Secondary electron SEM images of (a) G-6, (b) G-8, (c) (d) the gilded layer peeled off from G-11

The thickness of the gilded layer was about 1.143 μm in the measurement of the gilded layer peeled off from G-11, in Fig. 11c and d. The SEM observation shows long and narrow indentations on the gilded layer of G-6, and the places with the indentations were more stable and attach to the surface of the bronze, shown in Fig. 11a and b, which shows the scientific and reliability of the “Yaguang” technique in the gilding process.

Conclusions

In summary, this paper studied the gilt-bronze Gaigongmao excavated from the M327 of the Dafenbao cemetery, and provides the direct evidence of the function, usage and the gilding technology of the Gaigongmao in the Eastern Han Dynasty.

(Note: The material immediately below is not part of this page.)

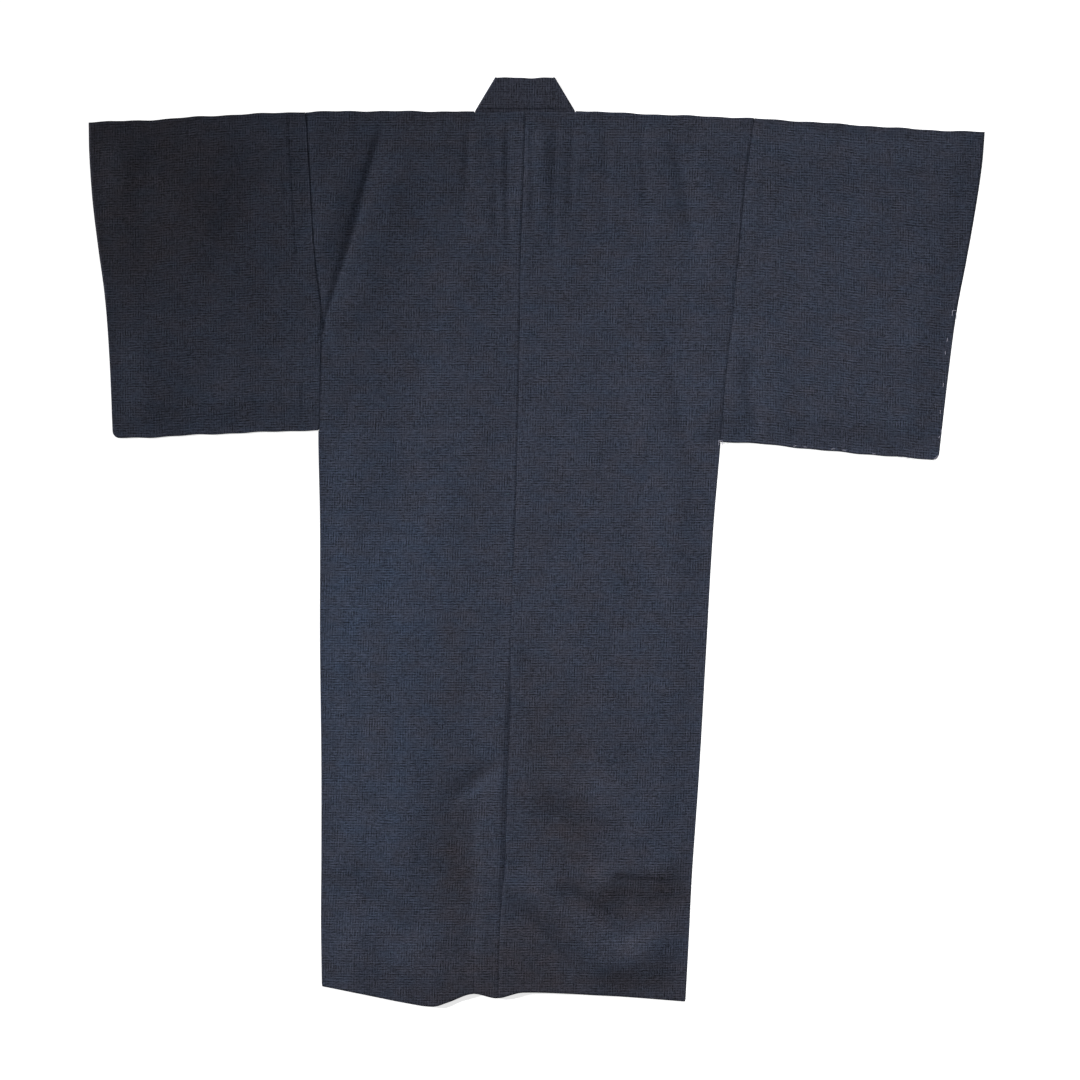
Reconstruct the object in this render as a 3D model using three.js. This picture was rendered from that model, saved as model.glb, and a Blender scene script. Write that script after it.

For the first time, virtual pictures about one of the winding methods of Gaigongmao were inferred, and the material of the thread was cotton. The wood placed into the Gaigongmao was identified as bamboo, which serve as Gaigong. The usage of the Gaigongmao was to make a cotton thread winding though the groove below the Zao and the joint place, then, make the cotton thread winding though the groove above, to tie a knot on the opposite side, finally, tie the ends of the line through the Gaigong and fixing them together. In addition, by comparing the lead isotope data of the Eastern Han Dynasty and the distribution patterning of the Pb isotopes in China, it is found that the lead isotope date of the Gaigongmao falls within the range of the Yangtze River basin.

The gilding technology of the Gaigongmao in the Dafenbao cemetery was resulted for traditional mercury amalgam technology, and the indentations on the gilded layers observed in the SEM images have proven that the traditional “Yaguang” technic was scientific and reliable.